Saturday, March 15, 2014

There's Something About Malaika - East Africa (D14/15)

Even in November when the big herds had all but moved on down to Serengeti, the density of game here in Masai Mara was still extraordinary. We saw plenty in the first afternoon game drive - little wonder why it is one of the top game parks in Africa. Mara is one of the smaller game parks (approx. 1510 sq km) that I have visited but it is still more than twice the size of my home country and it has one of the highest density of lions in Africa. It did not take long for us to find them too - two big male lions sleeping away. Immediately I noticed the manes on them were conspicuously thicker and darker than those in Selous and Ruaha, presumably due to the cooler year round climate here. Our guide then brought us to a two day old hippo carcass. It was a lion kill and only vultures and a couple of black-backed jackals were left feeding on it. Interesting spectacle but when the wind shifted, the stench and flies became almost unbearable. There were also many first sightings for me like the topi and Thompson gazelle on that drive. A lone young lioness laid in wait on a herd of zebras but she was hopelessly open and expose and didn't stand a chance. On the way back to camp, we drove by to see the two male lions again. They hardly moved at all since we left them. It was a good first game drive with much less vehicle traffic than expected. I stayed at the Mara Explorer Camp, a small camp owned by a chain. Set within the Masai Mara NP by the Talek River, it was atmospheric and rather luxurious compared to the other camps on this trip.

mind blowing experience
We set out in search of cheetahs and leopards next morning.
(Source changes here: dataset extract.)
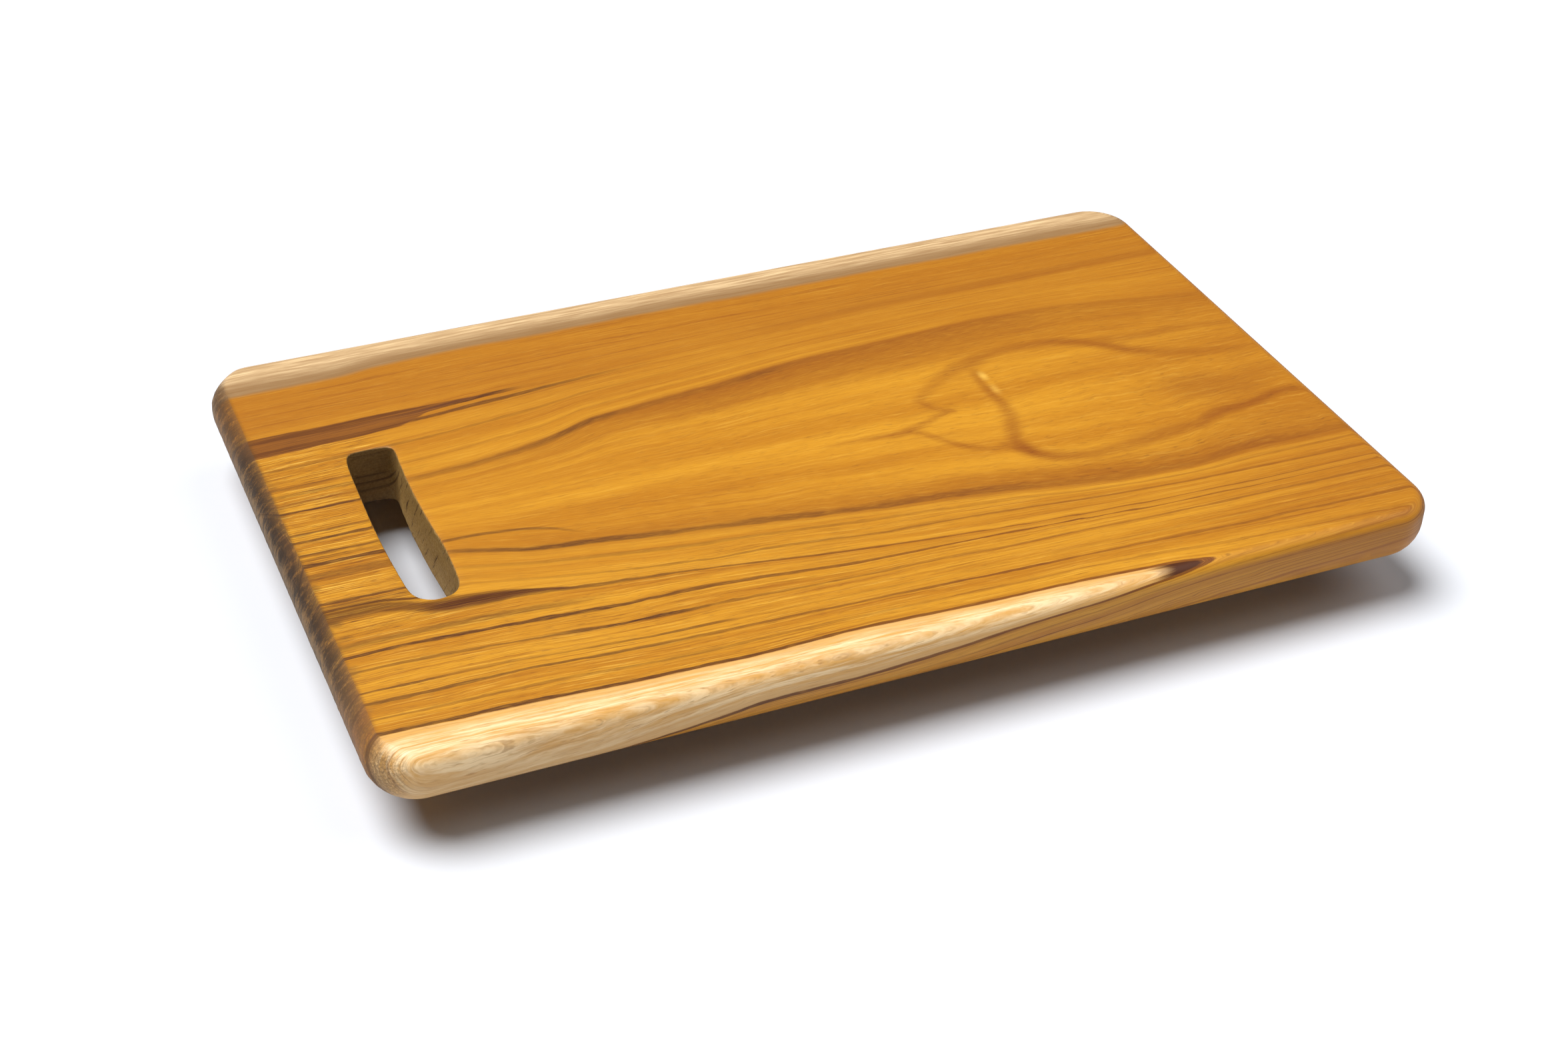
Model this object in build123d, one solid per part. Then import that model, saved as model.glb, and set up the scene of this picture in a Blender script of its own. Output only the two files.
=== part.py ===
from build123d import *
import os

# Cutting board: one flat-sawn teak plank with a hand slot, standing on four rubber feet.
# Each foot is a tapered bumper with a steel washer moulded into it, held by one wood screw.
# Frame: origin on the table under the middle of the board, +X along the grain and away from
# the hand slot, +Y across the board, +Z up. Sizes are in millimetres.

# ---- Plank ----
BOARD_LENGTH = 400.0
BOARD_WIDTH = 250.0
BOARD_THICKNESS = 24.0
CORNER_RADIUS = 18.0
TOP_EDGE_RADIUS = 5.0
BOTTOM_EDGE_RADIUS = 14.0

# ---- Hand slot, cut through the plank near its -X end ----
SLOT_LENGTH = 96.0
SLOT_WIDTH = 20.0
SLOT_END_MARGIN = 35.0
SLOT_CORNER_RADIUS = 6.5
SLOT_SIDE_BOW = 1.4
SLOT_END_BOW = 1.6
SLOT_TOP_EASE = 0.6
SLOT_BOTTOM_EASE = 1.5

# ---- Rubber foot: a tapered bumper with a recess for the screw head ----
FOOT_HEIGHT = 16.0
FOOT_TOP_RADIUS = 12.5
FOOT_BASE_RADIUS = 10.5
FOOT_BASE_ROUND = 1.0
FOOT_INSET_X = 38.0
FOOT_INSET_Y = 45.0
RECESS_RADIUS = 5.5
RECESS_DEPTH = 10.5

# ---- Steel washer, moulded into the rubber at the top of the recess ----
WASHER_RADIUS = 8.0
WASHER_THICKNESS = 1.2
SCREW_CLEARANCE_RADIUS = 2.3

# ---- Pan-head wood screw ----
SCREW_LENGTH = 20.0
SCREW_HEAD_RADIUS = 4.2
SCREW_HEAD_HEIGHT = 2.8
SCREW_HEAD_ROUND = 1.6
THREAD_CREST_RADIUS = 2.1
THREAD_ROOT_RADIUS = 1.5
THREAD_PITCH = 1.6
THREAD_CREST_FLAT = 0.25
THREAD_COUNT = 8
TIP_LENGTH = 3.0
DRIVE_SPAN = 4.6
DRIVE_WIDTH = 1.1
DRIVE_DEPTH = 1.7

# ---- Pilot hole in the plank ----
PILOT_EXTRA_DEPTH = 1.0

PLANK_BOTTOM = FOOT_HEIGHT
PLANK_TOP = PLANK_BOTTOM + BOARD_THICKNESS
SLOT_CENTRE_X = -BOARD_LENGTH / 2 + SLOT_END_MARGIN + SLOT_WIDTH / 2
SCREW_SEAT = RECESS_DEPTH
SCREW_TIP = SCREW_SEAT + SCREW_LENGTH
FOOT_X = BOARD_LENGTH / 2 - FOOT_INSET_X
FOOT_Y = BOARD_WIDTH / 2 - FOOT_INSET_Y

# Each foot's place in plan, by the corner it stands under.
FOOT_PLACES = {
    "slot_front": (-FOOT_X, -FOOT_Y),
    "slot_back": (-FOOT_X, FOOT_Y),
    "plain_front": (FOOT_X, -FOOT_Y),
    "plain_back": (FOOT_X, FOOT_Y),
}


def slot_plan():
    """Plan of the hand slot: sides and ends bow outwards a little, and its corners are round."""
    side = SLOT_WIDTH / 2
    end = SLOT_LENGTH / 2
    corner_x = side - SLOT_SIDE_BOW
    corner_y = end - SLOT_END_BOW
    outline = [
        ThreePointArc((corner_x, -corner_y), (side, 0), (corner_x, corner_y)),
        ThreePointArc((corner_x, corner_y), (0, end), (-corner_x, corner_y)),
        ThreePointArc((-corner_x, corner_y), (-side, 0), (-corner_x, -corner_y)),
        ThreePointArc((-corner_x, -corner_y), (0, -end), (corner_x, -corner_y)),
    ]
    face = make_face(outline)
    return fillet(face.vertices(), SLOT_CORNER_RADIUS)


def edges_in_slot(body, height):
    """The slot's edges that lie at one height."""
    reach = SLOT_LENGTH / 2
    middle = Vector(SLOT_CENTRE_X, 0, height)
    level = body.edges().filter_by_position(Axis.Z, height, height)
    return level.filter_by(lambda edge: (edge.center() - middle).length < reach)


def pilot_hole(place):
    """Blind hole in the underside for one screw, with a drill point at its end."""
    x, y = place
    bottom = PLANK_BOTTOM
    straight_top = SCREW_TIP - TIP_LENGTH + PILOT_EXTRA_DEPTH
    profile = make_face(
        Polyline(
            (0, bottom),
            (THREAD_CREST_RADIUS, bottom),
            (THREAD_CREST_RADIUS, straight_top),
            (0, straight_top + TIP_LENGTH),
            close=True,
        )
    )
    return Pos(x, y) * revolve(Plane.XZ * profile, Axis.Z)


def plank():
    """Solid plank with round corners, soft edges, the hand slot and four pilot holes."""
    plan = RectangleRounded(BOARD_LENGTH, BOARD_WIDTH, CORNER_RADIUS)
    body = Pos(0, 0, PLANK_BOTTOM) * extrude(plan, BOARD_THICKNESS)
    body = fillet(body.faces().sort_by(Axis.Z)[-1].edges(), TOP_EDGE_RADIUS)
    body = fillet(body.faces().sort_by(Axis.Z)[0].edges(), BOTTOM_EDGE_RADIUS)
    body -= Pos(SLOT_CENTRE_X, 0, PLANK_BOTTOM) * extrude(slot_plan(), BOARD_THICKNESS)
    body = fillet(edges_in_slot(body, PLANK_TOP), SLOT_TOP_EASE)
    body = fillet(edges_in_slot(body, PLANK_BOTTOM), SLOT_BOTTOM_EASE)
    for place in FOOT_PLACES.values():
        body -= pilot_hole(place)
    return body


def washer():
    """Flat steel washer that the screw head bears on."""
    ring = Circle(WASHER_RADIUS) - Circle(SCREW_CLEARANCE_RADIUS)
    return Pos(0, 0, SCREW_SEAT) * extrude(ring, WASHER_THICKNESS)


def rubber_foot():
    """Tapered rubber bumper, with the screw recess below and the washer's seat inside."""
    cone = Cone(
        FOOT_BASE_RADIUS,
        FOOT_TOP_RADIUS,
        FOOT_HEIGHT,
        align=(Align.CENTER, Align.CENTER, Align.MIN),
    )
    body = fillet(cone.edges().sort_by(Axis.Z)[0], FOOT_BASE_ROUND)
    body -= extrude(Circle(RECESS_RADIUS), RECESS_DEPTH)
    body -= Pos(0, 0, SCREW_SEAT) * extrude(Circle(WASHER_RADIUS), WASHER_THICKNESS)
    body -= extrude(Circle(SCREW_CLEARANCE_RADIUS), FOOT_HEIGHT)
    return body


def thread_outline():
    """Half section of the screw's shank from its tip down to the seat: tip, threads, neck."""
    points = [(0, SCREW_TIP), (THREAD_ROOT_RADIUS, SCREW_TIP - TIP_LENGTH)]
    top = SCREW_TIP - TIP_LENGTH
    half_flat = THREAD_CREST_FLAT / 2
    for turn in range(THREAD_COUNT):
        crest = top - (turn + 0.5) * THREAD_PITCH
        points.append((THREAD_CREST_RADIUS, crest + half_flat))
        points.append((THREAD_CREST_RADIUS, crest - half_flat))
        points.append((THREAD_ROOT_RADIUS, top - (turn + 1) * THREAD_PITCH))
    points.append((THREAD_ROOT_RADIUS, SCREW_SEAT))
    points.append((0, SCREW_SEAT))
    return points


def screw():
    """Pan-head wood screw, head down in the foot's recess, with a cross drive."""
    shank = revolve(Plane.XZ * make_face(Polyline(*thread_outline(), close=True)), Axis.Z)
    head = Pos(0, 0, SCREW_SEAT - SCREW_HEAD_HEIGHT) * extrude(
        Circle(SCREW_HEAD_RADIUS), SCREW_HEAD_HEIGHT
    )
    head = fillet(head.edges().sort_by(Axis.Z)[0], SCREW_HEAD_ROUND)
    drive = Rectangle(DRIVE_SPAN, DRIVE_WIDTH) + Rectangle(DRIVE_WIDTH, DRIVE_SPAN)
    pocket = Pos(0, 0, SCREW_SEAT - SCREW_HEAD_HEIGHT) * extrude(drive, DRIVE_DEPTH)
    return shank + head - pocket


def main():
    os.makedirs("parts", exist_ok=True)
    export_step(plank(), "parts/plank.step")
    hardware = {"foot": rubber_foot(), "washer": washer(), "screw": screw()}
    for corner, (x, y) in FOOT_PLACES.items():
        for name, shape in hardware.items():
            export_step(Pos(x, y) * shape, f"parts/{name}_{corner}.step")


main()
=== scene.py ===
"""Looks for the cutting board: a flat-sawn teak plank with a hand slot, on four screwed rubber feet."""

import math

import bpy
import numpy as np
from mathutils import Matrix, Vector, noise
from mathutils.geometry import delaunay_2d_cdt


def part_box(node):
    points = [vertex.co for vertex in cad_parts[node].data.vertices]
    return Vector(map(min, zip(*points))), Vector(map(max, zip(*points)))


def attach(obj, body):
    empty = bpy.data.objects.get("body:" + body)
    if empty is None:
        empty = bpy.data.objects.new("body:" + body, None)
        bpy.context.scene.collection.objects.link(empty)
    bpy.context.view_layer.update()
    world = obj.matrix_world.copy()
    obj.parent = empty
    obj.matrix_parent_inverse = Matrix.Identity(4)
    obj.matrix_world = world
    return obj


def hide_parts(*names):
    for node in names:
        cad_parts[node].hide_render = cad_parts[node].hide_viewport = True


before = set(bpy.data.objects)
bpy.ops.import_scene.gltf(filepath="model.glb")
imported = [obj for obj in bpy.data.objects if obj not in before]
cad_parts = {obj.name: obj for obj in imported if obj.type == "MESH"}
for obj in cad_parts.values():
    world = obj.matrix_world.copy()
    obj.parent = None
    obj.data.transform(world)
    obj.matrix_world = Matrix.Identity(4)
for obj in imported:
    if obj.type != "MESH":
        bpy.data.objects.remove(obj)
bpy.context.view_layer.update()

MM = 0.001
PLANK_LOW, PLANK_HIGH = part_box("plank")

# ---- Plank, in millimetres ----
HALF_LENGTH = (PLANK_HIGH.x - PLANK_LOW.x) / 2 / MM
HALF_WIDTH = (PLANK_HIGH.y - PLANK_LOW.y) / 2 / MM
TOP = PLANK_HIGH.z / MM
BOTTOM = PLANK_LOW.z / MM
CORNER_RADIUS = 18.0
TOP_ROUND = 5.0
BOTTOM_ROUND = 14.0
END_ROUND = 9.5
END_KINK = math.radians(24)
ARRIS_JITTER = 0.6
END_TEAR = 0.3
TOP_STEPS = 8
BOTTOM_STEPS = 9
OUTLINE_STEP = 1.6
CORNER_STEPS = 16
TOP_SPACING = 2.0
UNDERSIDE_SPACING = 4.5
WAVE_DEPTH = 0.14
WAVE_REACH = 10.0
HOLE_REACH = 6.0
GRAIN_SMOOTHING = 9.0

# ---- Hand slot: points of its hand-cut outline, from the middle of the slot ----
SLOT_CENTRE_X = -HALF_LENGTH + 45.0
SLOT_POINTS = [
    (-10.4, 4), (-10.4, -14), (-9.8, -31), (-9.1, -39.5), (-7.3, -43.8), (-4.2, -46.2), (-0.5, -47),
    (4.4, -45.8), (7.4, -42.2), (8.5, -36), (9.1, -19), (8.3, 0), (8.2, 20), (8.8, 36), (9.3, 44.3),
    (8.2, 47.8), (5, 49), (-2, 49.3), (-6.2, 48.6), (-8.2, 45.6), (-9.2, 38), (-9.9, 20),
]
SLOT_SAMPLES = 10
SLOT_TOP_EASE = 0.6
SLOT_BOTTOM_EASE = 1.5
SLOT_WALL_ROWS = 15
SAW_DEPTH = 0.32

# ---- Pilot holes for the screws ----
PILOT_RADIUS = 2.1
PILOT_TOP = 28.5
PILOT_TIP = 31.5
PILOT_SIDES = 20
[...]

An hour or so into the morning drive, we found two cheetahs - a mother known locally as Malaika and its nine month old cub. It was my first sighting of this elegant cat and it also turned out to be the most mind blowing experience! Our guide shut off the engine and Malaika approached our 4X4. Then like she had done it many times before, she leaped onto the bonnet and went on to climb and sit right above me on the roof frame. Our guide had earlier mentioned that cheetahs here sometimes use stationary vehicles as vantage points. By now, the cub was hissing and seemingly frustrated for unable to climb up to join its mother. For almost 45 minutes, Malaika sat there hardly moving except to switch sides several times. Time flew by and Malaika jumped off just as suddenly as the manner she got up and went back into the bush with its cub. Because Malaika was probably looking to hunt earlier, we went back after breakfast hoping to catch her in action. We found them but they were not alone. A hyena was loitering around and when it wandered too close, Malaika charged and it ran away. Bold move by Malaika especially when she is no match for a hyena. Cheetahs will not hunt in the presence of hyenas so we moved on. At a leopard sighting, there was already five vehicles ahead of us and we could not get close enough or a proper angle for any photos.